### RECORDS TO USE
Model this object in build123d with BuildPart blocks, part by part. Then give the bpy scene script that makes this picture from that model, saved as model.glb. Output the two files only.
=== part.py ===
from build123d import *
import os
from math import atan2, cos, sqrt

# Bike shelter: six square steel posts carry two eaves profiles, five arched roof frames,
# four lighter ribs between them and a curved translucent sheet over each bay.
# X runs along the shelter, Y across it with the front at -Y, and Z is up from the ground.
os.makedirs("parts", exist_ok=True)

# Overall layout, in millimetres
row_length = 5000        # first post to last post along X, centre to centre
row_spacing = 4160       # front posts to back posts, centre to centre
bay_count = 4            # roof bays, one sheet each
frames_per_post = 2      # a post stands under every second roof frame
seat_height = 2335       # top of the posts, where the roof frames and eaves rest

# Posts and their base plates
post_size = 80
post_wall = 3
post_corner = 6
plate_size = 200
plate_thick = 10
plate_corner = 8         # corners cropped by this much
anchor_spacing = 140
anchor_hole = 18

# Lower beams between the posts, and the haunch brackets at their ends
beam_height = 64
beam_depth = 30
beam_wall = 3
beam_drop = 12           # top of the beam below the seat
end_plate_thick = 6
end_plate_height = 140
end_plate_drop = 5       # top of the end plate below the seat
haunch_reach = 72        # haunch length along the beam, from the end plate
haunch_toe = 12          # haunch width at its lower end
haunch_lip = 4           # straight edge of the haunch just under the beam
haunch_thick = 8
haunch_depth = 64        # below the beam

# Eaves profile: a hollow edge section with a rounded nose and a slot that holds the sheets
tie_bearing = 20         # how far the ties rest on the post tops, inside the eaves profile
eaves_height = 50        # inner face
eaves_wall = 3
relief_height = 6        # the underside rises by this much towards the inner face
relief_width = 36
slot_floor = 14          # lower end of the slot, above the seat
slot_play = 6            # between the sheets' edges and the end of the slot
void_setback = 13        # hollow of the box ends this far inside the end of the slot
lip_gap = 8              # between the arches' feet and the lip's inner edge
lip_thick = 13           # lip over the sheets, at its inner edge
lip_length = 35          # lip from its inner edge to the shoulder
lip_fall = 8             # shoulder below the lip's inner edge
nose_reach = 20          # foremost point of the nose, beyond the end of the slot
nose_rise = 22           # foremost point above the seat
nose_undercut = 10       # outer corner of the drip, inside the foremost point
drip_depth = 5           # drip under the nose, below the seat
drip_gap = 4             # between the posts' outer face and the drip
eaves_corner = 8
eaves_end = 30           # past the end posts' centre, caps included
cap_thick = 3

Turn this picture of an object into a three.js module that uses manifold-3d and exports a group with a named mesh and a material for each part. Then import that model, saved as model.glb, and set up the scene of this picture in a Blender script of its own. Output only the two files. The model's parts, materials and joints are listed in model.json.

### REQUIRED TASK
Repeat the material above in full, quoting it exactly.

### OUTPUT
Model this object in build123d with BuildPart blocks, part by part. Then give the bpy scene script that makes this picture from that model, saved as model.glb. Output the two files only.
=== part.py ===
from build123d import *
import os
from math import atan2, cos, sqrt

# Bike shelter: six square steel posts carry two eaves profiles, five arched roof frames,
# four lighter ribs between them and a curved translucent sheet over each bay.
# X runs along the shelter, Y across it with the front at -Y, and Z is up from the ground.
os.makedirs("parts", exist_ok=True)

# Overall layout, in millimetres
row_length = 5000        # first post to last post along X, centre to centre
row_spacing = 4160       # front posts to back posts, centre to centre
bay_count = 4            # roof bays, one sheet each
frames_per_post = 2      # a post stands under every second roof frame
seat_height = 2335       # top of the posts, where the roof frames and eaves rest

# Posts and their base plates
post_size = 80
post_wall = 3
post_corner = 6
plate_size = 200
plate_thick = 10
plate_corner = 8         # corners cropped by this much
anchor_spacing = 140
anchor_hole = 18

# Lower beams between the posts, and the haunch brackets at their ends
beam_height = 64
beam_depth = 30
beam_wall = 3
beam_drop = 12           # top of the beam below the seat
end_plate_thick = 6
end_plate_height = 140
end_plate_drop = 5       # top of the end plate below the seat
haunch_reach = 72        # haunch length along the beam, from the end plate
haunch_toe = 12          # haunch width at its lower end
haunch_lip = 4           # straight edge of the haunch just under the beam
haunch_thick = 8
haunch_depth = 64        # below the beam

# Eaves profile: a hollow edge section with a rounded nose and a slot that holds the sheets
tie_bearing = 20         # how far the ties rest on the post tops, inside the eaves profile
eaves_height = 50        # inner face
eaves_wall = 3
relief_height = 6        # the underside rises by this much towards the inner face
relief_width = 36
slot_floor = 14          # lower end of the slot, above the seat
slot_play = 6            # between the sheets' edges and the end of the slot
void_setback = 13        # hollow of the box ends this far inside the end of the slot
lip_gap = 8              # between the arches' feet and the lip's inner edge
lip_thick = 13           # lip over the sheets, at its inner edge
lip_length = 35          # lip from its inner edge to the shoulder
lip_fall = 8             # shoulder below the lip's inner edge
nose_reach = 20          # foremost point of the nose, beyond the end of the slot
nose_rise = 22           # foremost point above the seat
nose_undercut = 10       # outer corner of the drip, inside the foremost point
drip_depth = 5           # drip under the nose, below the seat
drip_gap = 4             # between the posts' outer face and the drip
eaves_corner = 8
eaves_end = 30           # past the end posts' centre, caps included
cap_thick = 3

Turn this picture of an object into a three.js module that uses manifold-3d and exports a group with a named mesh and a material for each part. Then import that model, saved as model.glb, and set up the scene of this picture in a Blender script of its own. Output only the two files. The model's parts, materials and joints are listed in model.json.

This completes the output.